Negligence – Contributory versus Comparative:

There have been several prior blog articles written on negligence and negligence defense, particularly for the outdoor recreation industry.  Here, we discuss how defendants in North Carolina may prevent plaintiffs in negligence actions from being successful by pleading that a plaintiff him or herself was negligent in some capacity as well.  In a negligence action, or possibly a warranty or product liability matter, juries and courts will not only look to determine if a defendant was negligent (breached a duty to plaintiff), but will also evaluate the plaintiff’s actions or inactions to determine if plaintiff was in anyway at fault for the injuries or damages he, she, or it incurred.  The two primary legal theories governing plaintiff’s potential fault are comparative and contributory negligence.  North Carolina is one of only a handful of states that still uses contributory negligence, while most states have evolved to a system of comparative negligence.

Contributory negligence means that a plaintiff cannot collect or win any recovery of damages if he or she were negligent in anyway (even 1%), and that negligence was one of the proximate causes of the injuries or damages plaintiff incurred.  However, juries maybe reluctant to assign blame to victims because they can view this “all or nothing” standard as overly harsh and unfair.  And, if a plaintiff can show that they may have been negligent, but his or her negligence was not a cause of the injury or damages claimed, then he or she can still potentially recover the claimed amounts.

In contrast, comparative negligence allows for an allocation and apportionment of negligence against the plaintiff.  In other words, comparative negligence allows a plaintiff to potentially still recover damages against a defendant or defendants even if he or she were partly at fault (or negligent); however, the award would be reduced by the percentage of plaintiff’s fault in causing or bringing about the incurred injury or damages.
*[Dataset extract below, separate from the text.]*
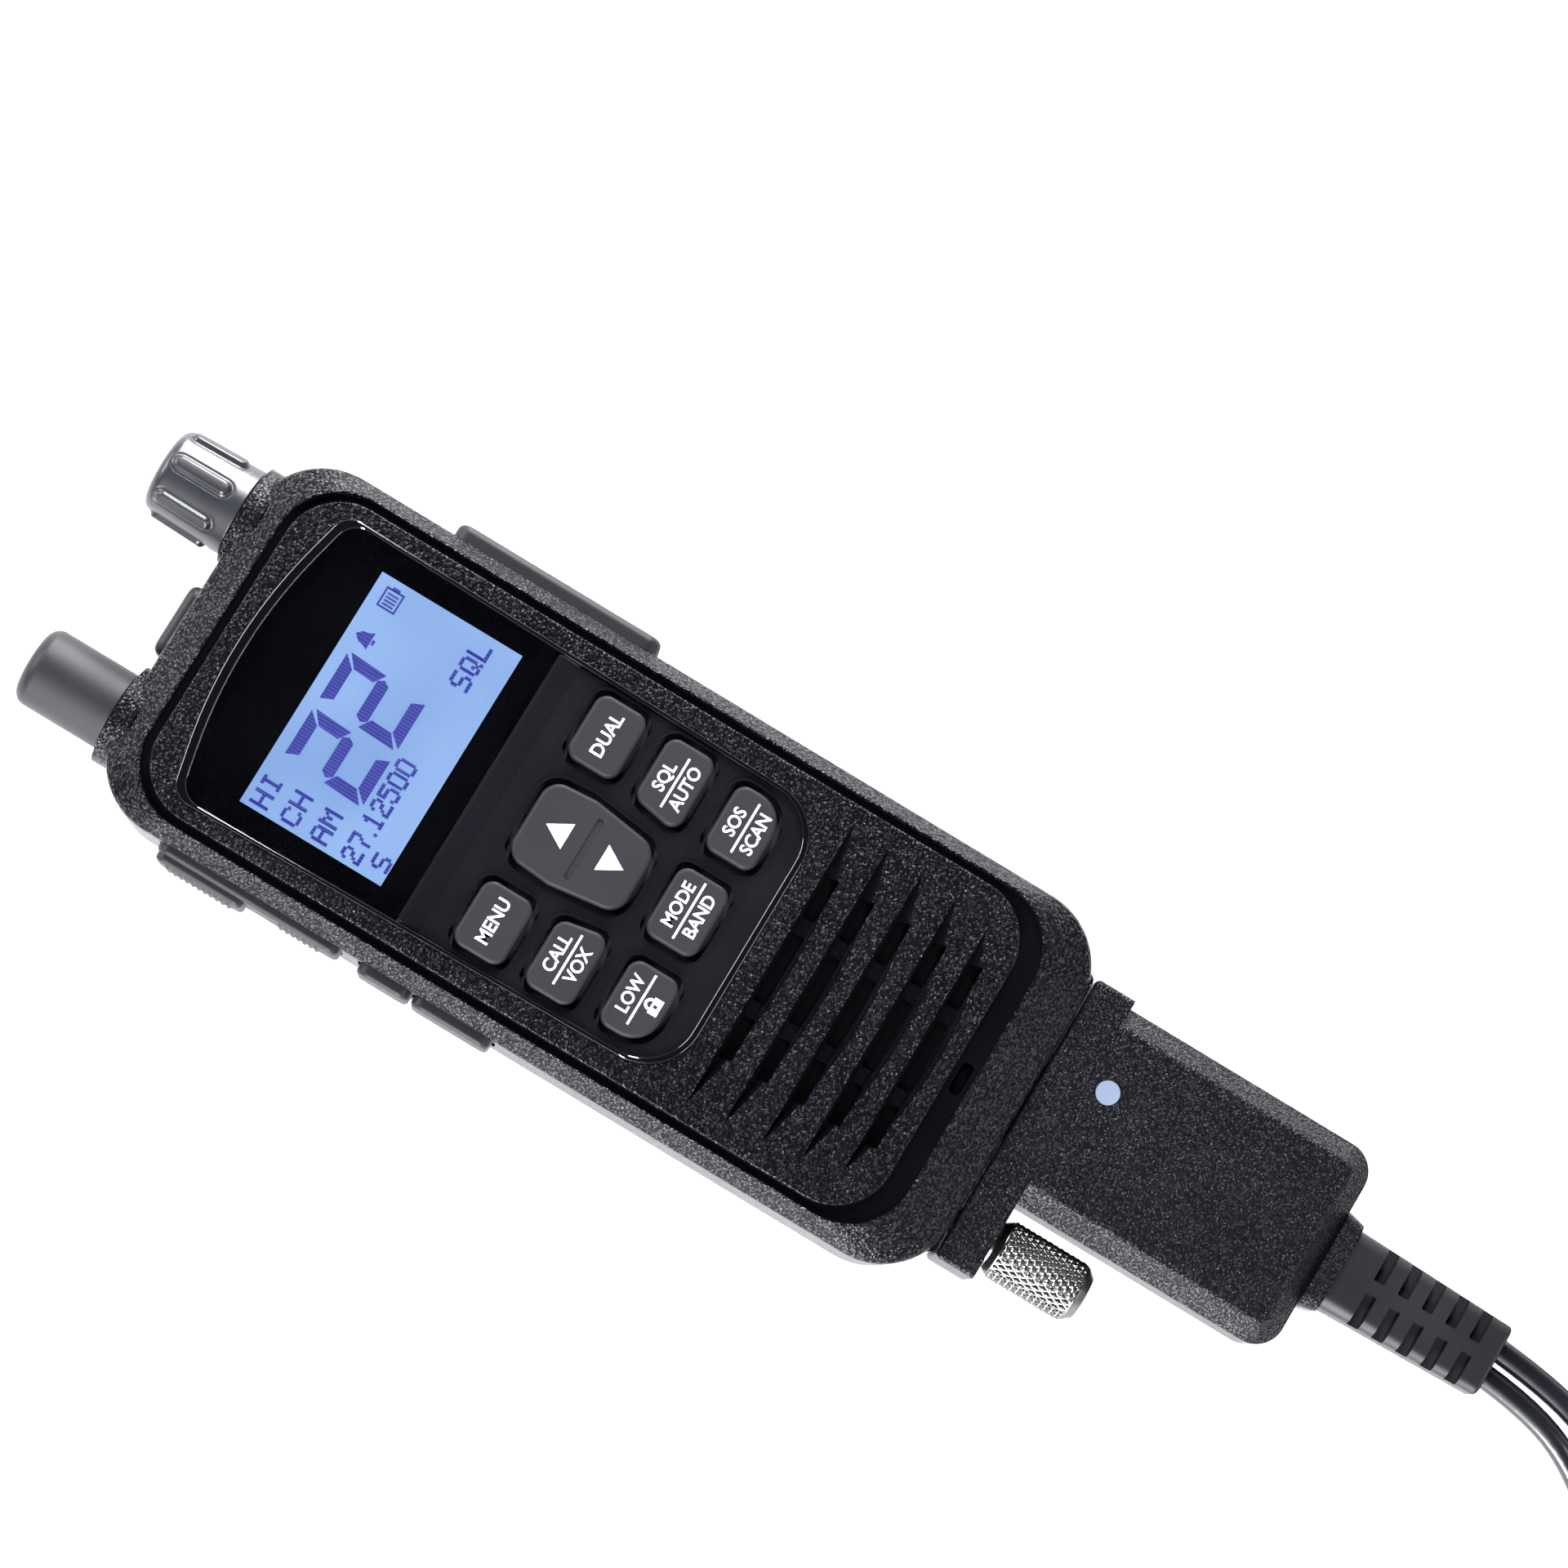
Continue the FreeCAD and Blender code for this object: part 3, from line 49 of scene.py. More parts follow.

North Carolina courts have determined that a plaintiff is contributorily negligent when he or she fails to exercise the care an ordinarily prudent person would under the particular circumstances.  And, such failure was a factor in the injury or damages the plaintiff suffered.  The evaluation of whether or not the plaintiff is contributorily negligent is generally made by the jury.  Finally, contributory negligence may be imputed where a claimant’s or plaintiff’s agent is found negligent and that negligence led to the damages claimed.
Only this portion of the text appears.